The cold calling pitch is as follows:

  1. The Companies have gone into liquidation (correct)
  2. You can bring a claim against the Parent Company and the Shareholder (not correct).
  3. Money has been put aside and your claim will be settled quickly (not correct).

The above pitch is highly dangerous as it is encouraging unsustainable claims which could only be pursued if highly risky and expensive litigation is pursued. Given the complexity of such litigation is probable that the cold caller will do nothing to pursue the claim. In any event the cold caller does not identify the lawyer that will be dealing with the case and how they would address the risk of adverse costs. In litigation costs follow the event which means that the loser pays the winner’s costs. Costs orders could be ruinous to the unsuccessful litigant.

As we shall explain below claims against Parent Companies and Shareholders are extremely risky as the usual rule is that Parent companies are not liable for the acts of their subsidiaries and shareholders are not liable for the acts of the Company.

Parents and subsidiaries

 The separate personality of a company applies rigorously to the relationship between parent and subsidiary companies. Each such company is separate and distinct from the other. The fact that the parent owns 100% of the shares in the subsidiary is no reason to attribute the acts or liabilities of the subsidiary to the shareholder, or vice-versa.

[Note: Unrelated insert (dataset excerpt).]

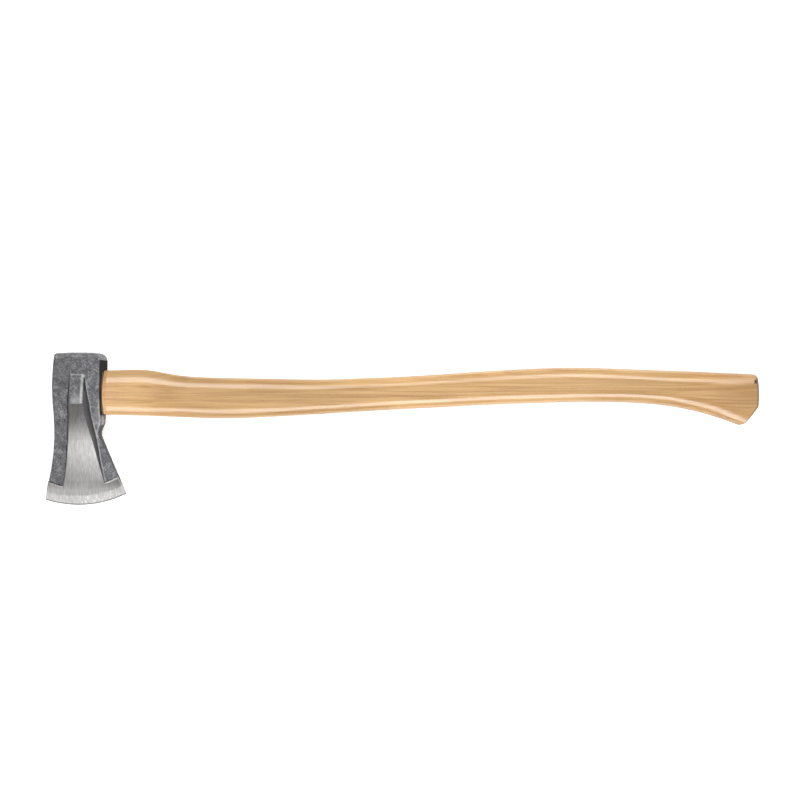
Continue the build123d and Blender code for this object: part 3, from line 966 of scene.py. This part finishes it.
def wedge_steel():
    """Bare rolled steel with a little rust."""
    m = Shader("bare_wedge_steel")
    grain = m.noise((0.9, 0.9, 0.9), 3, 0.6, 0.0, 7.0)
    rust = m.span(m.noise((3, 3, 3), 3, 0.6, 0.5, 8.0), 0.55, 0.7)
    colour = m.mix(m.times(rust, 0.4), m.greys(grain, (0.3, 0.16), (0.7, 0.42)), (0.16, 0.075, 0.035))
    m.set(Base_Color=colour, Metallic=0.9, Roughness=m.span(grain, 0.2, 0.8, 0.35, 0.6),
          Normal=m.bump(grain, 0.12))
    return m.material


def dress(piece, material):
    """Gives the piece its material."""
    piece.data.materials.clear()
    piece.data.materials.append(material)


# ---------------------------------------------------------------- stage, light and camera

FLOOR_REACH = 6.0                 # metres
WORLD_LIGHT = 0.22
CAMERA_FROM_MOUTH = (374.8, -9.3, 1250.0)
VIEW_WIDTH = 1012.0               # width seen at the axe's middle plane
SENSOR = 36.0


def build_floor():
    """A plain sheet, leaning so little that the crest of one wing and the knob both rest on it."""
    mesh = bpy.data.meshes.new("floor")
    crest, knob = lay([(EDGE_CENTRE[0], 0, 0), (END_TOE[0], 0, 0)])[:, 0]
    rise = haft_box[0].z / (knob - crest)
    corners = [(x * FLOOR_REACH, y * FLOOR_REACH) for x, y in ((-1, -1), (1, -1), (1, 1), (-1, 1))]
    mesh.from_pydata([(x, y, (x - crest) * rise) for x, y in corners], [], [(0, 1, 2, 3)])
    floor = bpy.data.objects.new("floor", mesh)
    bpy.context.scene.collection.objects.link(floor)
    m = Shader("pale_floor")
    m.set(Base_Color=(0.9, 0.9, 0.9, 1), Roughness=0.9, Specular_IOR_Level=0.0,
          Emission_Color=(1, 1, 1, 1), Emission_Strength=0.55)
    mesh.materials.append(m.material)


def softbox(name, at, aim, size, power):
    light = bpy.data.lights.new(name, "AREA")
    light.shape, light.size, light.size_y, light.energy = "RECTANGLE", *size, power
    lamp = bpy.data.objects.new(name, light)
    lamp.location = at
    lamp.rotation_euler = (Vector(aim) - Vector(at)).to_track_quat("-Z", "Y").to_euler()
    bpy.context.scene.collection.objects.link(lamp)


def build_camera():
    camera = bpy.data.cameras.new("camera")
    camera.sensor_width = SENSOR
    camera.lens = SENSOR * CAMERA_FROM_MOUTH[2] / VIEW_WIDTH
    eye = bpy.data.objects.new("camera", camera)
    eye.location = lay([CAMERA_FROM_MOUTH])[0]
    bpy.context.scene.collection.objects.link(eye)
    bpy.context.scene.camera = eye


def build_light():
    """A long softbox on each side of the haft, a broad one overhead and a dim white world."""
    world = bpy.data.worlds.new("studio")
    world.use_nodes = True
    world.node_tree.nodes["Background"].inputs[0].default_value = (1, 1, 1, 1)
    world.node_tree.nodes["Background"].inputs[1].default_value = WORLD_LIGHT
    bpy.context.scene.world = world
    middle = (0.0, 0.03, 0.03)
    softbox("poll_side", (0.0, 1.03, 0.90), middle, (2.0, 0.40), 13)
    softbox("edge_side", (0.0, -1.04, 0.78), middle, (2.0, 0.38), 15)
    softbox("overhead", (0.0, 0.0, 2.2), middle, (2.6, 2.2), 12)


def build_looks():
    settings = bpy.context.scene.view_settings
    settings.view_transform, settings.look = "Standard", "None"


# ---------------------------------------------------------------- the axe

build_camera()
build_light()
build_looks()
build_floor()

head = build_head()
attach(head, "root")
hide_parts("axe_head")
dress(head, head_steel())

haft = build_haft()
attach(haft, "root")
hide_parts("haft")
dress(haft, hickory("lacquered_hickory", (0.78, 0.492, 0.218), (0.50, 0.267, 0.097), True))

wedge_wood = hickory("bare_wedge_wood", (0.62, 0.42, 0.22), (0.40, 0.24, 0.10), False)
steel = wedge_steel()
for name, material, slot in (("kerf_wedge", wedge_wood, "wedge_wood"),
                             ("steel_wedge_poll_side", steel, "wedge_steel"),
                             ("steel_wedge_bit_side", steel, "wedge_steel")):
    dress(nodes[name], material)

This was made clear in Adams v Cape Industries Plc [1990] Ch 433  (Slade LJ at paragraph 537 A-C). The Court of Appeal considered whether two English companies were present in the State of Illinois so as to facilitate the enforcement in England of default judgments obtained from the Texas Federal District Court against them. The activities of wholly-owned subsidiary companies, registered in Illinois, were alleged to amount to the presence of the English companies in Illinois. The Court of Appeal rejected that submission. It confirmed that a company was only likely to be present in a particular jurisdiction by having a fixed place of business from which it has carried on business through employees or agents. The separate legal personality of each company had to be given effect. The English companies had no such presence in Texas. The activities of the subsidiaries, which were neither branch offices nor agents of the English companies, were not enough.

Single economic unit

Absent specific circumstances, including taxation and EU competition law, there is no general principle of law by which companies within the same group may be treated as a “single economic unit”, so that claims may be brought against one company for the acts and omissions of another company.

The Court of Appeal made this clear in Adams (at paragraphs 531 and 537), where it rejected the submission that Cape and its subsidiaries should be treated as one for the purposes of tort liability because this reflected the “commercial reality”. The Court of Appeal considered a series of cases in which the “single economic theory” had found favour, particularly DHN Food Distributors Ltd v Tower Hamlets LBC [1976] 1 WLR 852 (Lord Denning at paragraph 860 and Goff LJ at paragraph 861). Slade LJ noted that the House of Lords had doubted the Court of Appeal’s application of the principle of piercing the corporate veil in the DHN case in Woolfson v Strathclyde Regional Council [1978] SC (HL) 90 (at paragraph 96).

Agency

Companies may act as agents for other companies, whether part of the same group or not. Whether an agency relationship exists in any given case depends on the application of the principles of the law of agency to the facts.

In Adams (at paragraphs 545, 547 and 549), the Court of Appeal stated that, apart from the category of a branch office, in order to establish an agency relationship one would be looking for a situation where a representative of the company has, for more than a minimal period of time, carried on the company’s business at or from a fixed place of business. This will often be demonstrated by a written agency agreement or other clear circumstances demonstrating that the alleged agent is carrying on the principal’s business, such as the ability to commit the principal to contractual obligations. Acting as a mere intermediary is not enough.

It is not possible to pierce the veil in order to advance claims for the breach of a contract between two companies against the controlling shareholder of one of them. The attempt to rely on the law of undisclosed principal to support that contention failed in VTB Capital Plc v Nutritek International Corp [2013] UKSC 5 (Lord Neuberger at paragraph 141).